To win the election outright, a candidate must win five of nine voter districts. Mosby led the field in her home district by less than the poll’s margin of error. Her strategy is to build support in districts south of the James River, where the front-runner is polling the strongest, she says.
Mosby announced her mayoral bid last August, months in advance of her competitors. However, she had raised a fraction of the funds her opponents had managed by mid-summer. Of more concern than money, says Bob Holsworth, a longtime observer of local politics, is Mosby’s struggle to translate her accomplishments in a prominent position into an effective campaign message that resonates with voters citywide. Making the task more difficult is her close association with Jones, whom other candidates have lambasted at every turn.
“She’s a part of the status quo, and a greater part of it by being council president,” Holsworth says. “She has struggled to find a way to take advantage of that and not be surpassed by all of these people who are bashing the mayor.”
Richard Meagher, a political science professor at Randolph-Macon College, questions Mosby’s messaging, too.
“It seems like she’s trying to say, ‘I’m the face of Richmond government, so vote me into this position and I’ll continue the good work,’ ” Meagher says. “But I don’t know that anyone has a high opinion of Richmond government, so it’s a dangerous play to make, especially in a couple of years when outsider candidates seem to be favored by people in just about any election.”

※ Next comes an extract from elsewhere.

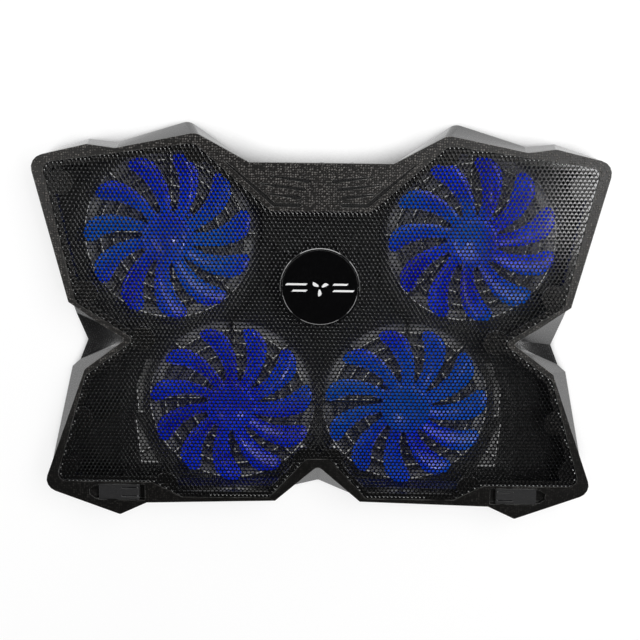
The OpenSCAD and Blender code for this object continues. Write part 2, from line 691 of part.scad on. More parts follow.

The CNU poll found that two out of three voters disapprove of the Jones administration’s work. Half of the poll’s 600 respondents said they disapproved of the job council has done as well. In an interview, Mosby acknowledged the findings present a challenge for her campaign, but one she can overcome.
“Overall, our city can work more efficiently,” she told supporters at the fundraiser. “We have to be a whole lot more accountable and a whole lot more transparent to the people who elected us. But again, as a council member and as the council president, I have already modeled this.”